Employers organisations meanwhile have said that the ruling threatens the future of thousands of small and medium sized businesses which will be put under immense strain if forced to fund pensions for a period of over 20 years.

Today’s decision was based on 22 test cases brought by six TUC-affiliated unions – public services union UNISON, banking union Unifi and teaching unions, ATL, NATFHE, NASUWT and the NUT. The TUC and the unions have been campaigning for the past six years for backdated pension rights for around 60,000 part-time, mainly female, workers.

The women who were awaiting today’s decision are mostly retired. They worked in both private and public sector organisations which, until seven years ago, did not allow part-time employees to pay into company pension schemes.

Following a 1994 European Court ruling, which found this treatment of part-time workers discriminatory on the basis that the majority of part-time workers are women, part-time workers in the UK have been allowed to sign up for company pensions in the same way as their full-time
colleagues have always done. However a long legal argument about how far back pension rights should be allowed ensued. Employers argued that only two years’ back pension contributions needed to be paid, while unions claimed that the back dating should take place to when European law first required equality in pensions – 1976.

There will be no immediate payout of backdated pension contributions after today. For each case to be valid, it will have to have been logged with an employment tribunal within six months of the individual leaving employment. It is likely that individual tribunals will now hear applications relating to groups of cases, so, for example ex-nurses’ claims will be dealt with in one batch, teachers in another.

The advice from the TUC to individual workers who have logged claims is to go back to their unions to find out what to do next.
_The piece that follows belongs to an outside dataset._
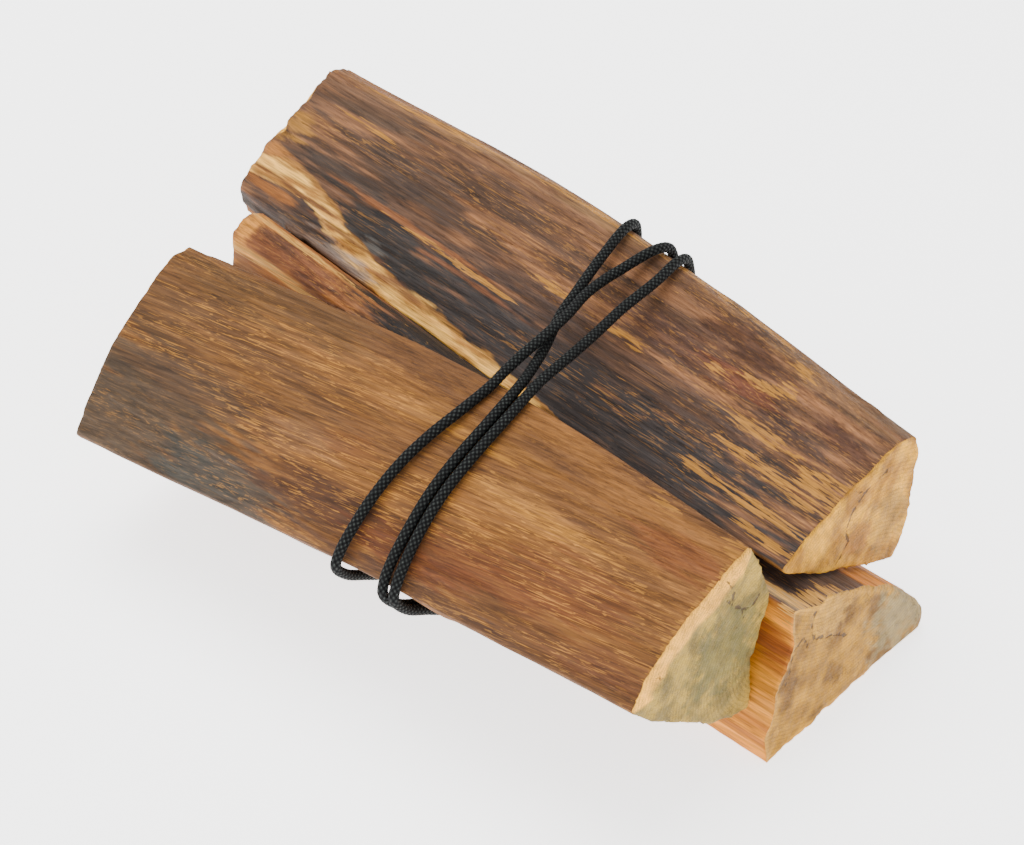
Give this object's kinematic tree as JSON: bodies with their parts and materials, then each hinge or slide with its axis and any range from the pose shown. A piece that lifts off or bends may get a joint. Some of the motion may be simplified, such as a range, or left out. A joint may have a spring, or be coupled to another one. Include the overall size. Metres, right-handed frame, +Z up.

People who’ve logged cases but who were never in a union should go back to their solicitors for advice. New claims from part-time workers who are still in employment or who have left work within the last six months should be made immediately. But
anyone who is now retired and who believes that they failed to receive their true pensions entitlement, yet never logged their case, will probably be unable to take their case any further.

It will also be impossible to gauge the extent of the payout that public and private sector pensions funds will have to make until all the valid cases have been heard at tribunal.